If you think this kind of data-integrity protection would be important enough for you to justify making it part of CloudFS 2.0, please let me know. It’s much easier to make a case that Red Hat (or Gluster) resources should be devoted to it if there’s a clear demand from people besides the project developers.


6 Responses

You can follow any responses to this entry through the RSS 2.0 feed.

Both comments and pings are currently closed.

  1. Matt Harris says:

    This would make cloudFS a killer app for research data storage. I don’t know if I can stress enough how important this feature could be.

  2. mother says:

    Data integrity is key!

    ZFS really got it right.

    If we’re going to be storing so much data, and 50% more every year, then we can’t just put it into a fs and hope that what comes out later is the same. We have to *know* that it’s the same.

    I work in digital preservation data integrity is the #1 most important “feature” and I am disappointed in how few storage vendors pay attention to it.

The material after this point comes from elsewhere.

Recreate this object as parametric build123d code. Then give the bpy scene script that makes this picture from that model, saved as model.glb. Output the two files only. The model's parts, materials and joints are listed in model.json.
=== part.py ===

  3. And what’s more, well-designed error-checking codes aren’t merely checksums. Checksums in the narrow, literal sense, just add up the bytes (N-byte words, actually) of the file. Good error-checking codes are more sophisticated and will find differnt kinds of errors; they can be optimized for specific models of expected errors. I don’t know if this really matters in the case we’re talking about, but I had to take a whole course in linear algebra at MIT of which this was probably the only practical application (it was otherwise an interesting but not too useful). So I could not help throwing in this probably-useless comment. :)

  4. Jeff Layton says:

    I think there needs to be some education around checksums and ECC (that’s not targeted at anyone here :) ). Checksums can tell us if the data associated with is the same but if the data is corrupt then a checksum can’t help you recover the data. You need to recover the data some other way perhaps via copy that is known to be good (maybe checked via checksums) or through parity data associated with the data.

    A great example of storing parity is Panasas’ file system (PanFS). It’s object based but they store parity at the block level so they check if the data is correct and if it isn’t they can reconstruct the block via parity (if the parity isn’t corrupt).

    ZFS by itself only does checksumming. It doesn’t do data repair by itself. You have to use RAID or replication within ZFS to get the data recovered. I think this is common misconception but I see it stated in many places.

    If you really want to drive yourself bonkers if you compute the checksum of a file so you can check for data corruption, how do you ensure the checksum is stored and not subject to data corruption as well? For example, people have proposed computing a checksum for each file in a name space and storing them in a database. But now you have to make sure the database doesn’t get corrupted. So do you checksum the database as well and make a copy in case the original database goes bad? But how do you make sure the checksum of the database is correct? Of course at some point you have to just say uncle and quit doing checksums of checksums and make multiple copies and compare them in some fashion.

    That brings up my last comment. Having just a single copy of the checksums may not be enough. What happens if one copy has one checksum and another has a different checksum. Which one is correct? You need three or more copies and develop some sort of quorum approach in determining which one is correct.

    Lots of aspects to this problem – more than meets the eye (I never even mentioned computing checksums in the datapath which can have a big impact on performance). I’ve been playing with ideas and implementations that are file system independent – just prototyping and experiments. But fun to work on since I get to learn much more than I did before.


    P.S. Since I’m in HPC I thought I would mention that walking a file system and checking files for corruption is really an HPC job! (Henry Newman wrote about this at Enterprise Storage Forum).

    BTW – great blog series!

  5. Jeff Darcy says:

    Thanks for stopping by, Jeff. Good points about checksums and their limitations. One of the nice things about GlusterFS, and thus about HekaFS, is that translators can be stacked in any order. That allows data integrity to be checked below the level where replication happens, so that any discrepancy between a block and its checksum – both coming from the same “brick” – can be treated as a failed read. The replication layer, seeing that failed read, can do repair using the same mechanisms as for any other failed read. In the worst case, if a single brick’s checksum database became corrupted, then all reads from that brick would fail and it would be very much like the case where a disk had failed.

    Some day I’d still like to do something better than replication, such as erasure codes or AONT-RS, which would offer much better storage utilization. That’s a long way off, though.

  6. Mysidia says:

    “Which one is correct? You need three or more copies and develop some sort of quorum approach in determining which one is correct”

    Not really… logically, the data itself is a copy of the checksum, and you already access that copy in the process of attempting to verify data matches the checksum. If you have multiple copies of a checksummed data block, and the checksum attached to one of the copies of that block is corrupt, the corrupt checksum won’t match the data, the correct checksum will properly validate with the data its attached to.

    The real problem comes if you have multiple copies of the data and the checksum.. and _all_ copies of the block contain an error in the data or the checksum.